How executives should measure ROI from the Odoo v14 upgrade
The ROI case should combine hard savings, risk reduction, and growth enablement. Hard savings may come from lower manual processing effort, reduced support cost for custom code, fewer inventory write-offs, and faster financial close. Risk reduction includes improved security posture, better auditability, lower integration failure rates, and reduced dependency on unsupported legacy components. Growth enablement includes faster onboarding of warehouses, channels, products, and acquired entities.
CFOs and COOs should track a focused KPI set before and after go-live. Useful measures include order cycle time, lines picked per labor hour, pick accuracy, backorder rate, inventory turns, gross margin leakage, DSO, close cycle duration, and support ticket volume. If the upgrade is positioned correctly, the business should see not only a newer ERP version but a more controllable and scalable distribution platform.
Executive recommendations for a successful distribution ERP upgrade
First, decide whether the business needs a technical upgrade or a transformation-led reimplementation. Second, prioritize workflow redesign in sales, warehouse, procurement, and finance rather than preserving legacy workarounds. Third, reduce customization aggressively and enforce standard-first governance. Fourth, treat data migration as an operational readiness program. Fifth, design the target architecture for cloud resilience, integration observability, and future AI automation.

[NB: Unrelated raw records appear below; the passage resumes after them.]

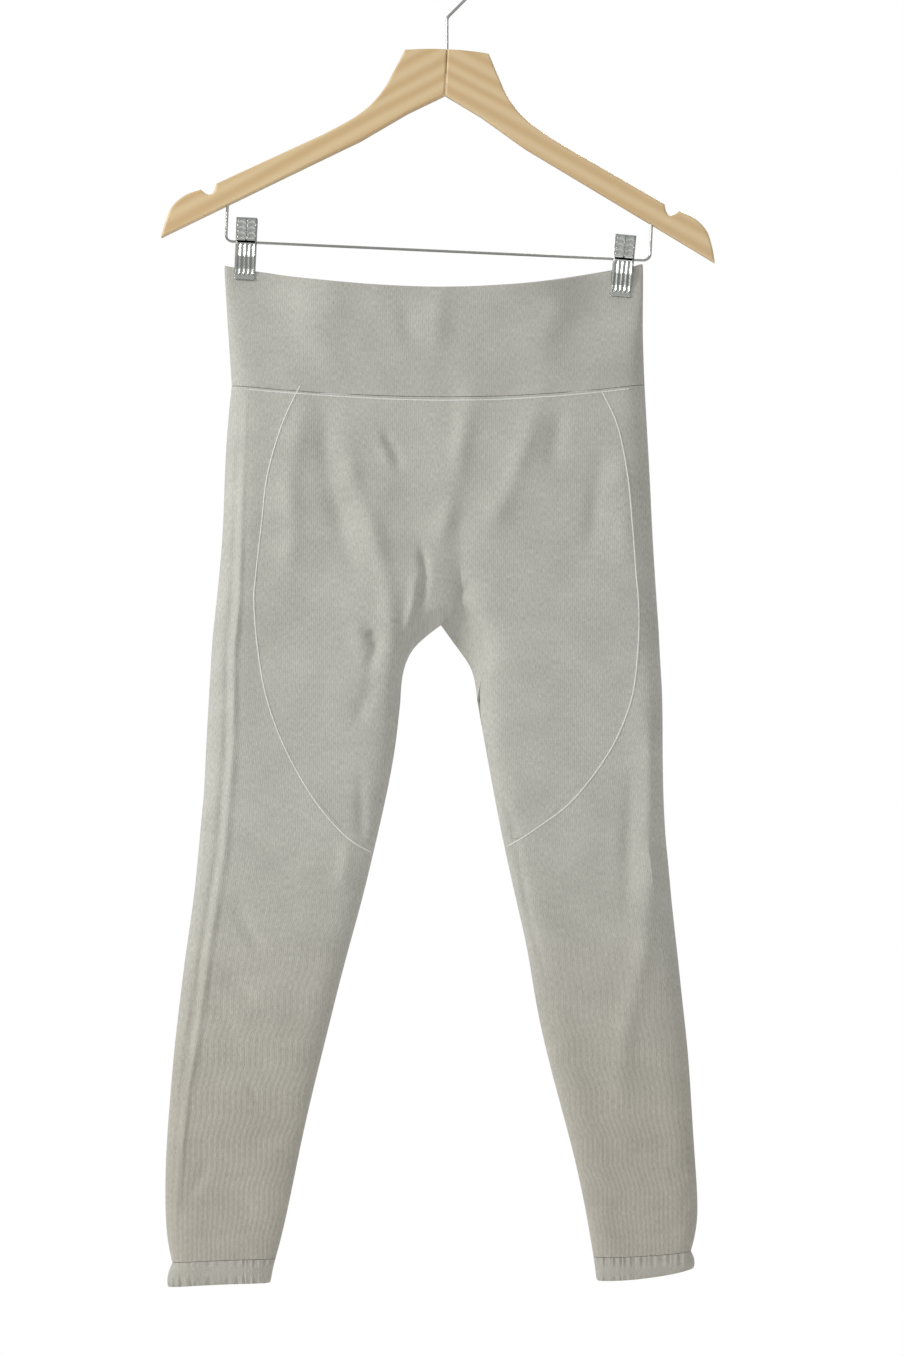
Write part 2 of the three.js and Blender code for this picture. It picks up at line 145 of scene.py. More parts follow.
def addWorld():
    world = bpy.data.worlds.new("studio")
    bpy.context.scene.world = world
    world.use_nodes = True
    nodes, links = world.node_tree.nodes, world.node_tree.links
    nodes.clear()
    output = nodes.new("ShaderNodeOutputWorld")
    seen = nodes.new("ShaderNodeBackground")
    seen.inputs["Strength"].default_value = lightSetup["backdrop"]
    seen.inputs["Color"].default_value = (1, 1, 1, 1)
    around = nodes.new("ShaderNodeBackground")
    around.inputs["Strength"].default_value = lightSetup["around"]
    place = nodes.new("ShaderNodeTexCoord")
    split = nodes.new("ShaderNodeSeparateXYZ")
    ramp = nodes.new("ShaderNodeValToRGB")
    setRamp(ramp, lightSetup["below"], lightSetup["above"])
    level = nodes.new("ShaderNodeMath")  # brings -1 to 1 into 0 to 1
    level.operation = "MULTIPLY_ADD"
    level.inputs[1].default_value = level.inputs[2].default_value = 0.5
    path = nodes.new("ShaderNodeLightPath")
    mix = nodes.new("ShaderNodeMixShader")
    links.new(place.outputs["Generated"], split.inputs[0])
    links.new(split.outputs["Z"], level.inputs[0])
    links.new(level.outputs[0], ramp.inputs[0])
    links.new(ramp.outputs[0], around.inputs["Color"])
    links.new(path.outputs["Is Camera Ray"], mix.inputs[0])
    links.new(around.outputs[0], mix.inputs[1])
    links.new(seen.outputs[0], mix.inputs[2])
    links.new(mix.outputs[0], output.inputs[0])


def addFloor():
    mesh = bpy.data.meshes.new("floor")
    shape = bmesh.new()
    bmesh.ops.create_grid(shape, x_segments=1, y_segments=1, size=floorSetup["size"])
    bmesh.ops.translate(shape, verts=shape.verts, vec=(0, 0, cadBox[0][2] - floorSetup["drop"]))
    shape.to_mesh(mesh)
    shape.free()
    floor = addObject("floor", mesh)
    material, _, shader = newMaterial("paleFloor")
    setInputs(shader, floorSetup["finish"])
    mesh.materials.append(material)


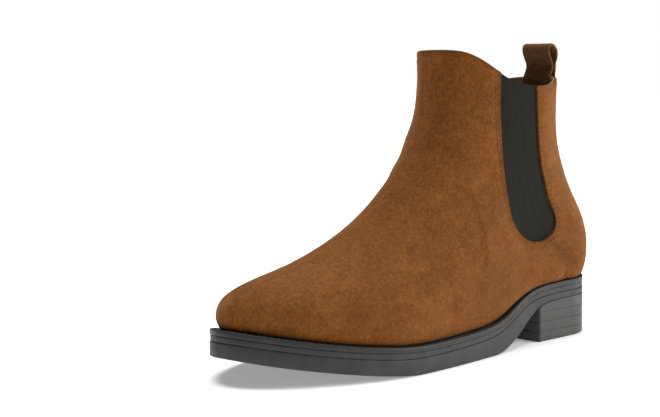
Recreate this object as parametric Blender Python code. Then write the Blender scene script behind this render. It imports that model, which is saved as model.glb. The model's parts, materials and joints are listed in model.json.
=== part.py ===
"""Chelsea boot: a left boot with suede upper, elastic gussets, pull loop, layered sole and heel.

Toe towards -Y, outer side towards +X, up +Z, origin at the middle of the box's bottom.
The shape functions work in millimetres, with s measured forwards from the back of the heel.
"""

import math

import bmesh
import bpy
import numpy as np

MM = 0.001

# Where the middle of the whole boot's box lies, in the shape functions' millimetres.
MIDDLE_S = 148.692
MIDDLE_X = -0.85

# Clearance between neighbouring pieces.
GAP = 0.3

# Side profile, as (s, z): the ridge from the toe up to the front topline, and the back seam.
RIDGE = [
    (295.5, 28), (297.5, 34), (296, 41), (288.5, 47.5), (272, 53.5), (250, 59), (230, 65.3),
    (210, 73.8), (190, 85.2), (171.8, 98.6), (156.5, 113.3), (145.8, 128), (139, 142.3),
    (136.2, 154.6), (135, 168), (135.3, 180.3),
]
BACK_SEAM = [
    (2, 36.4), (-1, 48), (-1.5, 60), (1.2, 76), (8.8, 93.8), (15.2, 111.9), (20.2, 129),
    (22.6, 146), (23.3, 165),
]

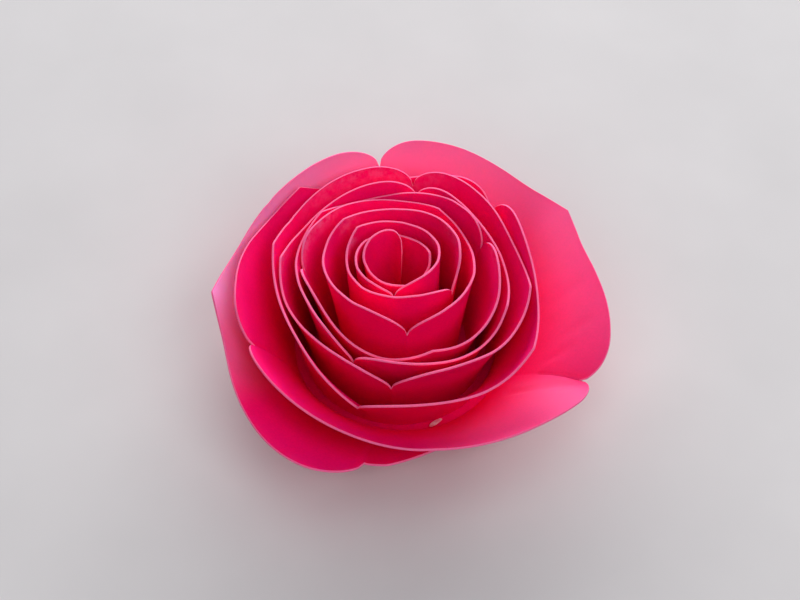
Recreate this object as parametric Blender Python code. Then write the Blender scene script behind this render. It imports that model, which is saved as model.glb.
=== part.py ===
"""A paper flower rolled from one sheet of pink cardstock.

The sheet is cut as a flat spiral with petals on its outer side. It is rolled from its outer
end, so that the straight side of the strip becomes the bottom of a coil, and the middle of the
spiral stays as a round disc under the coil. Lengths are in metres, azimuths and leans in degrees.
"""

from math import cos, pi, radians, sin, sqrt, tan

import bmesh
import bpy
from mathutils import Matrix, Vector

MM = 0.001

# The sheet and the coil
PAPER = 0.3 * MM
DISC_RADIUS = 20.2 * MM
COIL_START_RADIUS = 3.1 * MM
COIL_PITCH = 1.65 * MM
START_AZIMUTH = 58
END_AZIMUTH = 3590

# The strip's free inner end turns in towards the middle of the coil.
HOOK_TURN = 46
HOOK_RADIUS = 0.45

# The first turns sit a little behind the middle of the disc and come to it by this azimuth.
INNER_SHIFT = 3.4 * MM
SHIFT_END = 1500

# The rim from the inner end outward, one row for each petal: its pointed tip, the notch after the
# tip, and the shapes of its half before the tip and of its half after it. A tip or notch is its
# azimuth, its lean from upright and the height of the strip there as a share of the petal height.
# A half's shape is its bow, its skew and its hollow. The bow is how much more it leans midway, and
# the skew is how much more it leans at its first quarter and less at its third one. The hollow is
# how deep its slope dips under the tip, as a share of the petal height.
PETAL_HEIGHT = 20 * MM
PETALS = (
    ((370, 0.5, 0.975), (624, 0, 0.875), (4, 1, 0.065), (1.5, -1.5, 0.065)),
    ((856, 5, 1.03), (1056, 3.5, 0.825), (-2, 0, 0.065), (-4.5, 0, 0.065)),
    ((1215, 9, 1.05), (1357, 6, 0.875), (0, 0, 0.065), (-2.5, 1, 0.04)),
    ((1502, 11, 1), (1613, 14.5, 0.85), (-3, 0, 0.08), (2, 1, 0.05)),
    ((1729, 14, 1), (1827, 11.5, 0.825), (-3.5, -3, 0.065), (1.5, 1.5, 0.03)),
    ((1936, 14, 1), (2046, 13, 0.815), (-0.5, 0, 0.08), (-4.5, 1.5, 0.05)),
    ((2138, 14.5, 1), (2240, 13, 0.86), (2, -1, 0.08), (-5.5, 0.5, 0.065)),
    ((2331, 14, 0.975), (2427, 17, 0.79), (-1.5, 0, 0.065), (-4.5, 1, 0.05)),
    ((2512, 17, 1), (2603, 17, 0.85), (0, -1.5, 0.065), (-3.5, -1, 0.065)),
    ((2684, 14.5, 0.98), (2775, 25.5, 0.815), (3, 0, 0.065), (-10, 1.5, 0.05)),
    ((2846, 24.5, 1), (2925, 17, 0.74), (0, -1.5, 0.08), (-8, 0, 0.05)),
    ((3012, 20, 0.99), (3087, 26, 0.825), (-4.5, -0.5, 0.2), (0.5, 2.5, 0.1)),
    ((3157, 38, 1), (3214, 55, 0.82), (-1, 0.5, 0.065), (-1.5, 2, 0.05)),
    ((3272, 50, 1), (3337, 24, 0.83), (-6, 0, 0.065), (4, 0.5, 0.08)),
    ((3425, 30, 1), (3500, 46, 0.68), (-4.5, -1, 0.15), (2.5, -1.5, 0.1)),
)

# The free inner end of the strip, and its outer end where it runs into the disc
START_LEAN = -1
START_HEIGHT = 0.9
END_LEAN = 48
END_HEIGHT = 0.075
END_BOW = -5
TAIL_SHOULDER = 0.08
TAIL_RISE = 0.03
TAIL_POWER = 3

# The scallop of a half petal: its round shoulder ends at this share of the way from the notch to
# the tip, and stands above the tip. The slope between them is hollow, and lowest at this share.
SHOULDER = 0.2
SHOULDER_RISE = 0.04
HOLLOW_END = 0.8

# A petal bends outward over its height, by this share of its lean.
BEND_SHARE = 0.35
BEND_ROWS = 3

STEPS_TO_TIP = 16
END_STEPS = 16
DISC_SIDES = 96

# The drop of glue squeezed out between two turns of the coil: where the inner of the two turns is,
# how far both lean there, and the drop's share of the gap between them, its length and its height
GLUE_AZIMUTH = 2810
GLUE_LEAN = 24
GLUE_SHARE = 0.6
GLUE_LENGTH = 2.4 * MM
GLUE_HEIGHT = 1.3 * MM
GLUE_LIFT = 0.3 * MM

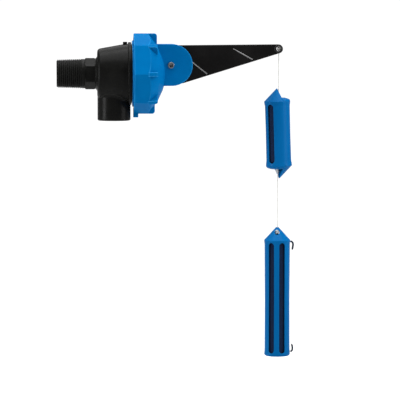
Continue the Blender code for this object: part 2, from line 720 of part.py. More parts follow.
def flat_lines(height, radius, bore, up):
    """Outer and inner lines of a flat end with a hole in its middle."""
    outer = shoulder(height, radius, bore, up)
    depth = height - up * SHELL_WALL
    inner = [
        (depth, bore), (depth, radius - SHELL_CORNER), (height - up * SHELL_CORNER, radius - SHELL_WALL),
    ]
    return outer, inner


def upper_half(name, flip, finish):
    """One half-shell of the upper float: a half-cone at one end and a flat shoulder at the other."""
    turn = UPPER_TURN + (math.pi if flip else 0.0)
    cone = cone_lines(UPPER_APEX, UPPER_CONE_BASE, UPPER_RADIUS, 1)
    flat = flat_lines(-UPPER_SHOULDER, UPPER_RADIUS, UPPER_BORE, -1)
    shell = half_shell(name, cone, flat, (0.0, UPPER_WAIST), finish, 0.0)
    low, high, width = UPPER_SLOT
    cutters = slot_cutters(f"{name}_slot", low, high, width, 0.0)
    place = Matrix.Rotation(turn, 4, "Z")
    if flip:
        place = place @ Matrix.Rotation(math.pi, 4, "Y")
    shift = Matrix.Translation(Vector((0.0, -GAP / 2, 0.0)) * MM)
    for piece in (shell, *cutters):
        piece.matrix_world = place @ shift @ piece.matrix_basis
    for cutter in cutters:
        boolean(shell, cutter, "DIFFERENCE")
    return [shell, *cutters]


def upper_float(shell_finish, core_finish):
    pieces = upper_half("upper_float_left_shell", False, shell_finish)
    pieces += upper_half("upper_float_right_shell", True, shell_finish)
    profile = [
        (UPPER_CORE_HALF, UPPER_BORE), (UPPER_CORE_HALF, UPPER_CORE_RADIUS - 1),
        (UPPER_CORE_HALF - 1, UPPER_CORE_RADIUS), (1 - UPPER_CORE_HALF, UPPER_CORE_RADIUS),
        (-UPPER_CORE_HALF, UPPER_CORE_RADIUS - 1), (-UPPER_CORE_HALF, UPPER_BORE),
    ]
    pieces.append(lathe("upper_float_core", profile, "Z", (0, 0), core_finish, steps=24))
    holder = pivot("upper_float_axis", *UPPER_CENTRE, tilt_y=UPPER_TILT)
    for piece in pieces:
        piece.parent = holder


def lower_half(name, turn, finish):
    steep = (LOWER_APEX - LOWER_CONE_BASE) / LOWER_RADIUS
    top_outer = [(LOWER_APEX - steep * LOWER_BORE, LOWER_BORE), (LOWER_CONE_BASE, LOWER_RADIUS)]
    inner_apex = LOWER_APEX - steep * (LOWER_BORE + 1.5 * SHELL_WALL)
    top_inner = [(inner_apex, LOWER_BORE), (LOWER_CONE_BASE - 0.4 * SHELL_WALL, LOWER_RADIUS - SHELL_WALL)]
    bottom = flat_lines(LOWER_BOTTOM, LOWER_RADIUS, 0.0, -1)
    middle = ((LOWER_CONE_BASE + LOWER_BOTTOM) / 2, LOWER_WAIST)
    shell = half_shell(name, (top_outer, top_inner), bottom, middle, finish, 0.0)
    low, high, width = LOWER_SLOT
    cutters = slot_cutters(f"{name}_slot", low, high, width, 0.0)
    cross_hole = cylinder(
        f"{name}_cross_hole", "Y", (0.0, LOWER_HOLE_Z), -14.0, 2.0, LOWER_HOLE_RADIUS, steps=16
    )
    shift = Matrix.Translation(Vector((0.0, -GAP / 2, 0.0)) * MM)
    for piece in (shell, *cutters, cross_hole):
        piece.matrix_world = Matrix.Rotation(turn, 4, "Z") @ shift @ piece.matrix_basis
    for cutter in (*cutters, cross_hole):
        boolean(shell, cutter, "DIFFERENCE")
    return [shell, *cutters, cross_hole]


def lower_float(shell_finish, core_finish, cord_finish, cleat_finish):
    pieces = lower_half("lower_float_front_shell", LOWER_TURN, shell_finish)
    pieces += lower_half("lower_float_rear_shell", LOWER_TURN + math.pi, shell_finish)
    profile = [
        (LOWER_CORE_TOP, 0), (LOWER_CORE_TOP, LOWER_CORE_RADIUS - 1),
        (LOWER_CORE_TOP - 1, LOWER_CORE_RADIUS), (LOWER_CORE_BOTTOM + 1, LOWER_CORE_RADIUS),
        (LOWER_CORE_BOTTOM, LOWER_CORE_RADIUS - 1), (LOWER_CORE_BOTTOM, 0),
    ]
    pieces.append(lathe("lower_float_core", profile, "Z", (0, 0), core_finish, steps=24))
    for piece in pieces:
        piece.matrix_world = Matrix.Translation(Vector((LOWER_X, 0.0, 0.0)) * MM) @ piece.matrix_basis
    knot_z = LOWER_HOLE_Z + 0.5
    pieces.append(knot("float_knot", LOWER_X, knot_z, LOWER_KNOT_RADIUS, LOWER_APEX - 0.1, cord_finish))
    for name, route in (("cleat_top", CLEAT_TOP_ROUTE), ("cleat_bottom", CLEAT_BOTTOM_ROUTE)):
        points = smooth_route([Vector((x, 0.0, z)) for x, z in route], 9)
        pieces.append(tube(name, points, CLEAT_RADIUS, cleat_finish))
    hang_on(pivot("lower_float_axis", LOWER_X, 0.0, LOWER_APEX), *pieces)


def main():
    clear_scene()
    black = material("black_plastic", (0.018, 0.018, 0.017), 0.42)
    blue = material("blue_plastic", (0.003, 0.16, 0.45), 0.35)
    float_blue = material("float_blue_plastic", (0.005, 0.17, 0.42), 0.4)
    arm_black = material("arm_black_plastic", (0.008, 0.008, 0.009), 0.4)
    steel = material("stainless_steel", (0.55, 0.56, 0.57), 0.3, 1.0)
    rubber = material("black_rubber", (0.01, 0.01, 0.01), 0.7)
    white = material("white_plastic", (0.75, 0.75, 0.72), 0.45)
    foam = material("dark_foam", (0.003, 0.01, 0.035), 0.85)
    cord = material("grey_cord", (0.48, 0.49, 0.5), 0.6)
    dark = material("dark_plastic", (0.02, 0.035, 0.06), 0.4)
    valve_body(black)
    cap(blue)
    pilot_jet(white)
    pivot_pin(steel)
    pin_clip(steel)
    diaphragm(rubber)
    diaphragm_plate(white)
    diaphragm_guide(white)
    diaphragm_screw(steel)
    return_spring(steel)
    bleed_pin(steel)
    arm = float_arm(arm_black)
    seal = pilot_seal(rubber)
    arm_knot = knot("arm_knot", cord_x(TIP_Z), TIP_Z + 0.1, ARM_KNOT_RADIUS, CORD_SWING_Z + 0.3, cord)
    hang_on(pivot("arm_pivot", PIN_X, 0.0, PIN_Z), arm, seal, arm_knot)
    cords(cord)
    upper_float(float_blue, foam)
    lower_float(float_blue, foam, cord, dark)


main()
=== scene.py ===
"""Looks of the float valve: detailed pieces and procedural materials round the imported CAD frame.

Sizes are in millimetres in the frame's axes (X along the valve, Z up), and the helpers turn them into metres.
The camera, lights and floor are in metres.
"""

import math

import bmesh
import bpy
from mathutils import Matrix, Vector


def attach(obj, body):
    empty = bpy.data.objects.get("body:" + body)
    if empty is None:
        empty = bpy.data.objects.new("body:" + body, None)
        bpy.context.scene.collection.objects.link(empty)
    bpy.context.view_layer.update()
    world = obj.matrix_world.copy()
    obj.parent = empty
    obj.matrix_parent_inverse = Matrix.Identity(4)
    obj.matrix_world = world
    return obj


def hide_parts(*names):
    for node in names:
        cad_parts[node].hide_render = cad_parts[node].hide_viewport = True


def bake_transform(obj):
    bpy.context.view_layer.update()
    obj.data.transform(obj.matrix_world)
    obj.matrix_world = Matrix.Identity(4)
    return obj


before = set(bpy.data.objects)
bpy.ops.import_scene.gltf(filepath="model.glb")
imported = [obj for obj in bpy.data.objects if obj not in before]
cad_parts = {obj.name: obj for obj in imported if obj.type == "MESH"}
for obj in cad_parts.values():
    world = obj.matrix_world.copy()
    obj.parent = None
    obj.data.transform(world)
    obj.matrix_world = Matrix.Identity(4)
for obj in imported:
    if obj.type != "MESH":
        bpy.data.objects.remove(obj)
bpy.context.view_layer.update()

MM = 0.001
TURN = 2 * math.pi


# ---------------------------------------------------------------- shape helpers

def on_axis(axis, along, a, b):
    if axis == "X":
        return (along, a, b)
    if axis == "Y":
        return (a, along, b)
    return (a, b, along)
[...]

For most distributors, the best outcome comes from viewing the move from Odoo v14 to the latest version as a modernization program with controlled scope. That means protecting business continuity while removing technical debt, improving process discipline, and preparing the ERP foundation for analytics, automation, and growth. When executed with strong governance and realistic workflow testing, the upgrade becomes a strategic operating model improvement rather than a disruptive IT event.